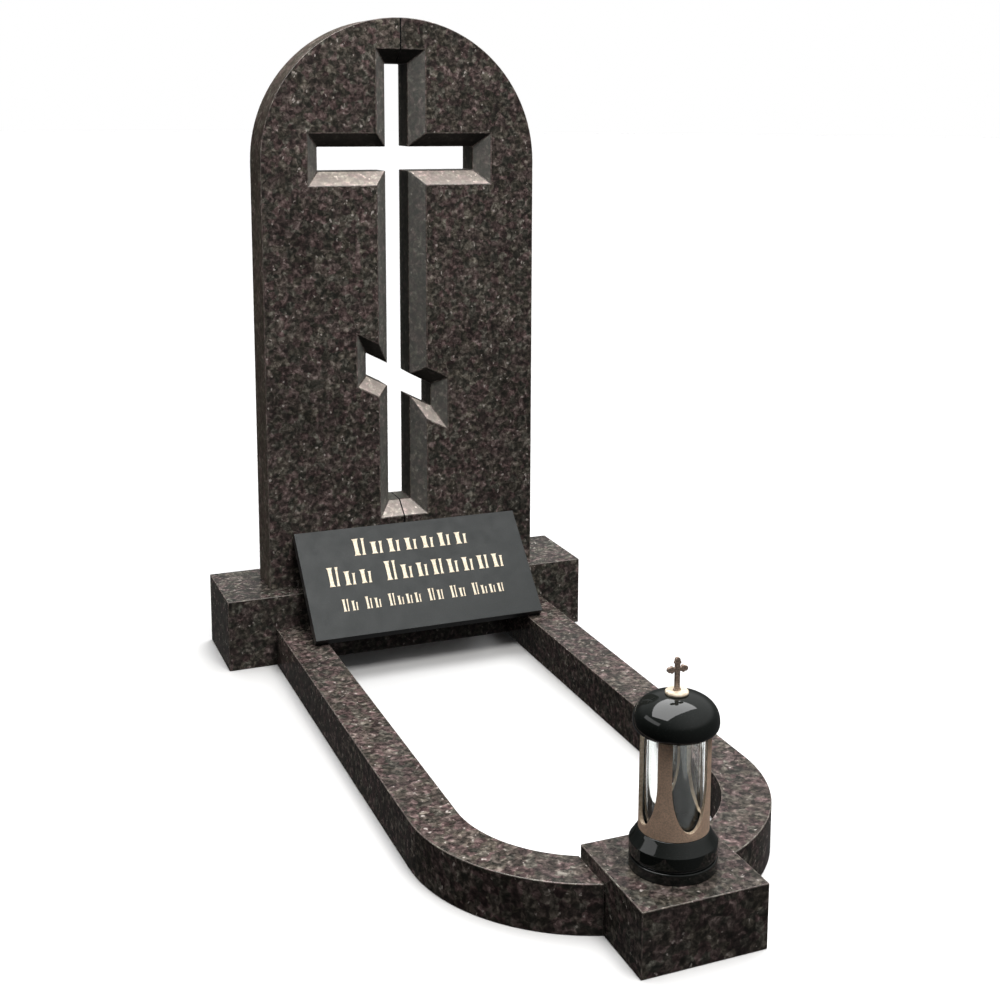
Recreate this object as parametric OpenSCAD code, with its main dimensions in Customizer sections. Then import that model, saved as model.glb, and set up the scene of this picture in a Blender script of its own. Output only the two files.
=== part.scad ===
// Orthodox cross headstone memorial in polished granite.
// An arched stele of two half slabs, pierced by a three-bar cross, stands on a
// plinth. A rounded kerb frames the planting bed, a sloped name plaque leans on
// the kerb against the stele, and a grave lantern stands on the front block.
// Millimetres, +Z up. The front faces -Y; the origin is the centre of the
// footprint, on the ground.

/* [Plinth] */
// Width of the plinth
plinth_w = 800; // [760:10:900]
// Depth of the plinth, front to back
plinth_d = 200; // [180:10:240]
// Height of the plinth
plinth_h = 150; // [140:5:160]

/* [Stele] */
// Width of the arched stele over both half slabs
stele_w = 600; // [580:10:640]
// Height of the stele above the plinth
stele_h = 1200; // [1190:5:1240]
// Thickness of the slabs
stele_t = 100; // [80:5:120]

/* [Cross] */
// Half width of the cross shaft at the front face
shaft_half = 54; // [50:1:60]
// Height of the shaft's foot above the ground
shaft_z0 = 281; // [275:1:290]
// Height of the shaft's top above the ground
shaft_z1 = 1286; // [1270:1:1290]
// Half length of the main bar at the front face
bar_half = 202; // [190:1:210]
// Height of the main bar's lower edge above the ground
bar_z0 = 1003; // [990:1:1010]
// Height of the main bar's upper edge above the ground
bar_z1 = 1112; // [1105:1:1120]
// Half length of the slanted foot bar, measured level
foot_half = 102; // [96:1:108]
// Height of the foot bar's middle above the ground
foot_z = 579; // [560:1:590]
// Fall of the foot bar to the right, in degrees
foot_angle = 27.7; // [24:0.1:30]
// Half width of the foot bar across its slope
foot_wide = 51; // [46:1:54]
// Width of the bevel that runs round the cross, seen from the front
bevel_run = 29; // [24:1:30]
// Depth of that bevel, into the slab
bevel_depth = 36; // [25:1:40]

/* [Kerb] */
// Outer width of the kerb
kerb_w = 600; // [580:10:640]
// Width of the kerb stone
kerb_t = 80; // [70:5:90]
// Height of the kerb stone
kerb_h = 80; // [70:5:90]
// Length of the kerb from the plinth's face to its rounded front
kerb_l = 1200; // [1180:10:1260]

/* [Front block] */
// Width and depth of the front block
block_w = 200; // [190:5:220]
// Height of the front block
block_h = 100; // [90:5:110]
// How far the block's front stands out past the kerb
block_out = 100; // [90:5:100]

/* [Name plaque] */
// Width of the plaque
plaque_w = 500; // [480:10:520]
// Length of the plaque up its slope
plaque_l = 250; // [250:1:255]
// Thickness of the plaque
plaque_t = 20; // [18:1:22]
// Slope of the plaque from level, in degrees
plaque_angle = 45; // [44:1:46]

/* [Lantern] */
// Diameter of the lantern's base
base_d = 128; // [124:1:134]
// Height of the lantern's base
base_h = 58; // [52:1:62]
// Outer diameter of the lantern's body
body_d = 102; // [98:1:110]
// Wall of the lantern's body
body_wall = 6; // [5:0.5:7]
// Height of the lantern's body
body_h = 145; // [140:1:160]
// Half width of a window, from its round foot up to the cap
window_half = 27.5; // [24:0.5:29]
// Height of a window's round foot above the body's foot
window_z0 = 12; // [10:1:20]
// Height above the body's foot where a window's round foot ends
window_zw = 82; // [60:1:95]
// Outer diameter of the glass tube
glass_d = 86; // [82:1:88]
// Wall of the glass tube
glass_wall = 2.5; // [2:0.5:4]
// Diameter of the domed cap
cap_d = 124; // [120:1:130]
// Height of the domed cap
cap_h = 55; // [48:1:60]
// Diameter of the disc under the small cross
disc_d = 34; // [32:1:38]
// Height of that disc
disc_h = 5; // [4:0.5:7]
// Height of the small cross
finial_h = 49; // [44:1:52]
// Thickness of the small cross
finial_t = 5; // [4:0.5:6]

/* [Hidden] */
$fn = 96;
granite = [0.20, 0.15, 0.14];
black = [0.06, 0.06, 0.07];
bronze = [0.55, 0.42, 0.30];
// overall depth, from the block's front to the plinth's back
all_d = kerb_l + block_out + plinth_d;
// the plinth's back and front, and the stele's front and back
plinth_y1 = all_d / 2;
plinth_y0 = plinth_y1 - plinth_d;
stele_y0 = plinth_y0 + (plinth_d - stele_t) / 2;
stele_y1 = stele_y0 + stele_t;
stele_r = stele_w / 2;
stele_top = plinth_h + stele_h;
arch_z = stele_top - stele_r;
// the kerb's rounded front
kerb_r = kerb_w / 2;
kerb_y0 = plinth_y0 - kerb_l;
kerb_cy = kerb_y0 + kerb_r;
block_y0 = kerb_y0 - block_out;
lantern_y = block_y0 + block_w / 2;
past = 2;

// A box from its low corner to its high corner.
module span(lo, hi) {
    translate(lo) cube(hi - lo);
}

// A bar that narrows with depth: its section is a trapezoid that is wide at the
// front face and loses bevel_run a side by bevel_depth, and it carries on a
// little past both. The section's middle is on X = 0, its front on Y = 0.
// It is drawn along Z, from z0 to z1.
module flare(half, z0, z1, depth = bevel_depth) {
    k = bevel_run / depth;
    a = half + k * past;
    b = half - bevel_run - k * past;
    translate([0, 0, z0])
        linear_extrude(z1 - z0)
            polygon([[-a, -past], [a, -past], [b, depth + past],
                     [-b, depth + past]]);
}

// The space of one level or upright bar: a hopper with four bevelled sides,
// then a straight slot to the back.
module straight_bar(x0, x1, z0, z1) {
    cx = (x0 + x1) / 2;
    cz = (z0 + z1) / 2;
    hx = (x1 - x0) / 2;
    hz = (z1 - z0) / 2;
    translate([cx, 0, cz]) {
        intersection() {
            flare(hx, -hz - 20, hz + 20);
            rotate([0, 90, 0]) flare(hz, -hx - 20, hx + 20);
        }
        span([-hx + bevel_run, -past, -hz + bevel_run],
             [hx - bevel_run, stele_t + past, hz - bevel_run]);
    }
}

// The space of the slanted foot bar. Its ends stay upright. Its bevel is a
// little shallower than the shaft's, so that their edges cross cleanly.
module foot_bar() {
    d = bevel_depth - 1.5;
    translate([0, 0, foot_z]) {
        intersection() {
            flare(foot_half, -200, 200, d);
            rotate([0, foot_angle, 0]) rotate([0, 90, 0]) flare(foot_wide, -200, 200, d);
        }
        intersection() {
            span([-foot_half + bevel_run, -past, -200],
                 [foot_half - bevel_run, stele_t + past, 200]);
            rotate([0, foot_angle, 0])
                span([-200, -2 * past, -foot_wide + bevel_run],
                     [200, stele_t + 2 * past, foot_wide - bevel_run]);
        }
    }
}

// The whole cross as one space, front face on the stele's front.
module cross_space() {
    translate([0, stele_y0, 0]) {
        straight_bar(-shaft_half, shaft_half, shaft_z0, shaft_z1);
        straight_bar(-bar_half, bar_half, bar_z0, bar_z1);
        foot_bar();
    }
}

// One half of the stele: side is -1 for the left half and 1 for the right.
module stele_half(side) {
    x0 = side < 0 ? -stele_r : 0;
    difference() {
        span([x0, stele_y0, plinth_h], [x0 + stele_r, stele_y1, stele_top]);
        difference() {
            span([x0 - 20, stele_y0 - 10, arch_z], [x0 + stele_r + 20, stele_y1 + 10, stele_top + 20]);
            translate([0, stele_y0 - 20, arch_z]) rotate([-90, 0, 0])
                cylinder(r = stele_r, h = stele_t + 40);
        }
        cross_space();
    }
}

module stele_left() {
    color(granite) stele_half(-1);
}

module stele_right() {
    color(granite) stele_half(1);
}

module plinth() {
    color(granite)
        span([-plinth_w / 2, plinth_y0, 0], [plinth_w / 2, plinth_y1, plinth_h]);
}

// One arm of the kerb: a straight rail that turns in a quarter round and butts
// against the side of the front block.
module kerb_arm(side) {
    x0 = side < 0 ? -kerb_r : block_w / 2;
    x1 = side < 0 ? -block_w / 2 : kerb_r;
    intersection() {
        span([x0, kerb_y0 - 10, 0], [x1, plinth_y0, kerb_h]);
        difference() {
            union() {
                span([-kerb_r, kerb_cy, 0], [kerb_r, plinth_y0, kerb_h]);
                translate([0, kerb_cy, 0]) cylinder(r = kerb_r, h = kerb_h);
            }
            span([-kerb_r + kerb_t, kerb_cy, -10], [kerb_r - kerb_t, plinth_y0 + 10, kerb_h + 10]);
            translate([0, kerb_cy, -10]) cylinder(r = kerb_r - kerb_t, h = kerb_h + 20);
        }
    }
}

module kerb_left() {
    color(granite) kerb_arm(-1);
}

module kerb_right() {
    color(granite) kerb_arm(1);
}

module front_block() {
    color(granite)
        span([-block_w / 2, block_y0, 0], [block_w / 2, block_y0 + block_w, block_h]);
}

// The plaque is a plain slab. Its lower back edge lies on the kerb, and its
// upper back edge leans on the stele's front face.
module name_plaque() {
    foot_y = stele_y0 - plaque_l * cos(plaque_angle);
    color(black)
        translate([0, foot_y, kerb_h]) rotate([plaque_angle, 0, 0])
            span([-plaque_w / 2, 0, 0], [plaque_w / 2, plaque_l, plaque_t]);
}

// Points of a quarter ellipse in a turned profile, about (cx, cz).
function quarter(cx, cz, rx, rz, a0, a1, n) =
    [for (i = [0 : n]) let (a = a0 + (a1 - a0) * i / n) [cx + rx * cos(a), cz + rz * sin(a)]];

// Two turned steps with a groove between them. The upper one slopes up to the
// foot of the body.
module lantern_base() {
    r = base_d / 2;
    low = base_h * 0.29;
    up = base_h * 0.71;
    color(black)
        translate([0, lantern_y, block_h]) rotate_extrude()
            polygon(concat(
                [[0, 0], [r - 1, 0], [r, 1]],
                quarter(r - 2.5, low - 2.5, 2.5, 2.5, 0, 90, 4),
                [[r - 5, low], [r - 5, low + 4], [r - 2, low + 4]],
                quarter(r - 2, low + 6, 2, 2, -60, 0, 3),
                quarter(r - 1.5, up - 1.5, 1.5, 1.5, 0, 53, 4),
                [[body_d / 2 + 1.2, base_h - 0.5], [body_d / 2 + 0.4, base_h], [0, base_h]]));
}

// The body is a tube with four tall windows. Each has a long round foot, a
// half ellipse, and straight sides that run out under the cap.
module window() {
    rotate([90, 0, 0])
        linear_extrude(body_d)
            polygon(concat(
                quarter(0, window_zw, window_half, window_zw - window_z0, 180, 360, 28),
                [[window_half, body_h + 5], [-window_half, body_h + 5]]));
}

module lantern_body() {
    color(bronze)
        translate([0, lantern_y, block_h + base_h])
            difference() {
                cylinder(d = body_d, h = body_h);
                translate([0, 0, -5]) cylinder(d = body_d - 2 * body_wall, h = body_h + 10);
                for (a = [0 : 90 : 270]) rotate([0, 0, a]) window();
            }
}

module lantern_glass() {
    color([0.85, 0.9, 0.9, 0.4])
        translate([0, lantern_y, block_h + base_h])
            difference() {
                cylinder(d = glass_d, h = body_h);
                translate([0, 0, -5]) cylinder(d = glass_d - 2 * glass_wall, h = body_h + 10);
            }
}

// The cap's profile above its rim, at angle a: 0 on the rim, 90 on the axis.
cap_rim = 14;
cap_seat = 76;
function cap_x(a) = cap_d / 2 * pow(cos(a), 0.87);
function cap_z(a) = cap_rim + (cap_h - cap_rim) * pow(sin(a), 0.87);

// A full, round dome that tucks in under its rim, with a small flat seat on top.
module lantern_cap() {
    r = cap_d / 2;
    color(black)
        translate([0, lantern_y, block_h + base_h + body_h]) rotate_extrude()
            polygon(concat(
                [[0, 0], [r - 10, 0]],
                quarter(r - 12, cap_rim, 12, cap_rim, -80, 0, 8),
                [for (i = [1 : 18]) let (a = cap_seat * i / 18) [cap_x(a), cap_z(a)]],
                [[0, cap_z(cap_seat)]]));
}

module finial_disc() {
    r = disc_d / 2;
    z = block_h + base_h + body_h + cap_z(cap_seat);
    color([0.85, 0.76, 0.58])
        translate([0, lantern_y, z]) rotate_extrude()
            polygon(concat([[0, 0], [r - 1, 0]],
                quarter(r - 2, disc_h / 2, 2, disc_h / 2, -60, 60, 6),
                [[r - 1, disc_h], [0, disc_h]]));
}

// A small cross with trefoil ends on a short foot.
module finial_cross() {
    z = block_h + base_h + body_h + cap_z(cap_seat) + disc_h;
    arm_z = finial_h * 0.64;
    arm = finial_h * 0.19;
    w = 3.6;
    arm_w = 2.8;
    lobe = 3.9;
    tips = [[0, finial_h - 1.8 * lobe, 0], [arm, arm_z, -90], [-arm, arm_z, 90]];
    color(bronze)
        translate([0, lantern_y + finial_t / 2, z]) rotate([90, 0, 0])
            linear_extrude(finial_t) {
                translate([-w, 0]) square([2 * w, finial_h - 1.8 * lobe]);
                translate([-arm, arm_z - arm_w]) square([2 * arm, 2 * arm_w]);
                translate([-5.4, 0]) square([10.8, 3]);
                for (t = tips) translate([t[0], t[1]]) rotate(t[2]) {
                    translate([0, lobe * 0.8]) circle(r = lobe, $fn = 32);
                    translate([-lobe * 0.74, -lobe * 0.1]) circle(r = lobe * 0.6, $fn = 32);
                    translate([lobe * 0.74, -lobe * 0.1]) circle(r = lobe * 0.6, $fn = 32);
                }
            }
}

plinth();
stele_left();
stele_right();
kerb_left();
kerb_right();
front_block();
name_plaque();
lantern_base();
lantern_body();
lantern_glass();
lantern_cap();
finial_disc();
finial_cross();
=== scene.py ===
import math
import random

import bpy
from mathutils import Matrix, Vector


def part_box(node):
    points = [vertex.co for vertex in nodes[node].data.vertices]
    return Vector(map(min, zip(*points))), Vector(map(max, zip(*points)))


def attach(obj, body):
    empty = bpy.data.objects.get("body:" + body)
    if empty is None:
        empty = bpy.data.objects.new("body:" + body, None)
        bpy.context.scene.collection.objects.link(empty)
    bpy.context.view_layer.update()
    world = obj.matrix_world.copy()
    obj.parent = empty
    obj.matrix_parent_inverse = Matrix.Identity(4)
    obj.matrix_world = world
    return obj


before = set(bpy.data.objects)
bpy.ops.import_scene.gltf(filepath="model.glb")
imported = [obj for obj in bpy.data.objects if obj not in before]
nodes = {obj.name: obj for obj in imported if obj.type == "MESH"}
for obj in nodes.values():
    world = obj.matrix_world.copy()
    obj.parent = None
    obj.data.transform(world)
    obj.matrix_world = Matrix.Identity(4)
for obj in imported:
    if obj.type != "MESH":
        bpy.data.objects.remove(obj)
scene = bpy.context.scene
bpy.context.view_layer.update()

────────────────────

Transcribe precisely the lines between the one that contains "a short foot." and the one that contains "imported = [obj", counting those two lines as part of the range.

▶ RESULT OF THIS EXERCISE
// A small cross with trefoil ends on a short foot.
module finial_cross() {
    z = block_h + base_h + body_h + cap_z(cap_seat) + disc_h;
    arm_z = finial_h * 0.64;
    arm = finial_h * 0.19;
    w = 3.6;
    arm_w = 2.8;
    lobe = 3.9;
    tips = [[0, finial_h - 1.8 * lobe, 0], [arm, arm_z, -90], [-arm, arm_z, 90]];
    color(bronze)
        translate([0, lantern_y + finial_t / 2, z]) rotate([90, 0, 0])
            linear_extrude(finial_t) {
                translate([-w, 0]) square([2 * w, finial_h - 1.8 * lobe]);
                translate([-arm, arm_z - arm_w]) square([2 * arm, 2 * arm_w]);
                translate([-5.4, 0]) square([10.8, 3]);
                for (t = tips) translate([t[0], t[1]]) rotate(t[2]) {
                    translate([0, lobe * 0.8]) circle(r = lobe, $fn = 32);
                    translate([-lobe * 0.74, -lobe * 0.1]) circle(r = lobe * 0.6, $fn = 32);
                    translate([lobe * 0.74, -lobe * 0.1]) circle(r = lobe * 0.6, $fn = 32);
                }
            }
}

plinth();
stele_left();
stele_right();
kerb_left();
kerb_right();
front_block();
name_plaque();
lantern_base();
lantern_body();
lantern_glass();
lantern_cap();
finial_disc();
finial_cross();
=== scene.py ===
import math
import random

import bpy
from mathutils import Matrix, Vector


def part_box(node):
    points = [vertex.co for vertex in nodes[node].data.vertices]
    return Vector(map(min, zip(*points))), Vector(map(max, zip(*points)))


def attach(obj, body):
    empty = bpy.data.objects.get("body:" + body)
    if empty is None:
        empty = bpy.data.objects.new("body:" + body, None)
        bpy.context.scene.collection.objects.link(empty)
    bpy.context.view_layer.update()
    world = obj.matrix_world.copy()
    obj.parent = empty
    obj.matrix_parent_inverse = Matrix.Identity(4)
    obj.matrix_world = world
    return obj


before = set(bpy.data.objects)
bpy.ops.import_scene.gltf(filepath="model.glb")
imported = [obj for obj in bpy.data.objects if obj not in before]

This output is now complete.